Where the contractor does not complete on time, the contract should provide a mechanism to compensate the employer for the delay. Typically, the contract will set out a pre-agreed rate at which damages accrue, for every day the contractor is late, the employer may deduct a set sum from what is due to the contractor or recover any excess from the contractor.
This article has explored some of the key issues to be addressed in a construction contract as well as illustrated the pitfalls of not ensuring a proper contract has been put in place.

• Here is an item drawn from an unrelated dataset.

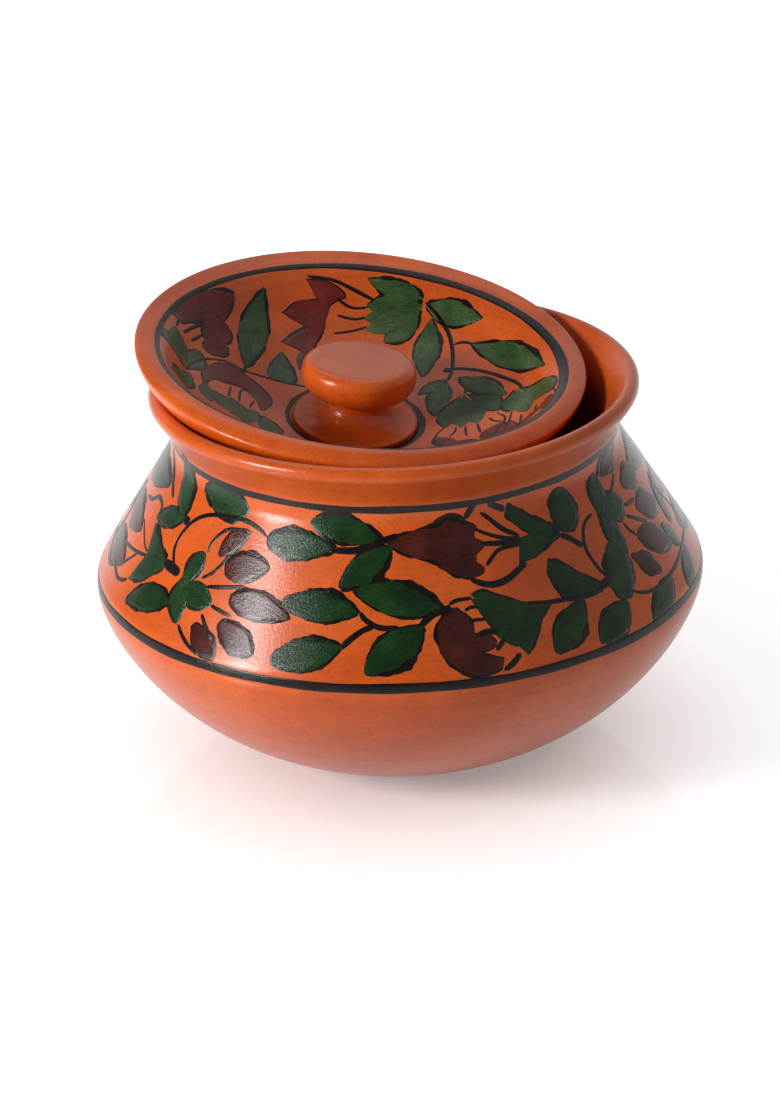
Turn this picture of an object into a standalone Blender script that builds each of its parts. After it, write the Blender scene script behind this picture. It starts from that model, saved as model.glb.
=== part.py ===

As stated at the beginning of this article, putting in place a robust contract need not be complex or expensive. Whatever the contract used, there are a number of practical steps that can be taken to reduce the risk in any job:
- ensure the specification properly sets out what is required and is consistent;
- consider what your priorities are at the outset of the works and ensure the contract matches those priorities;
- vet your contractor and ensure it is reputable and holds all the proper licences and appropriate levels of insurance;
- consider the use of a project manager to manage the contractual processes throughout the build and to review the design documents. Construction projects are not transactional and managing the project will need hands-on input from someone familiar with the contractual process and construction; and
- once the contract is in place refer to it in the management of the project.
Returning to the example of the troublesome villa mentioned at the start of this article, ensuring a robust contract is put in place that reflects the needs of the project can avoid problems down the line. Whilst putting in place a contract may require some negotiation up-front, in our experience taking the time to put in place a robust contract can save a great deal of time and money in disputes in the later stages of a project.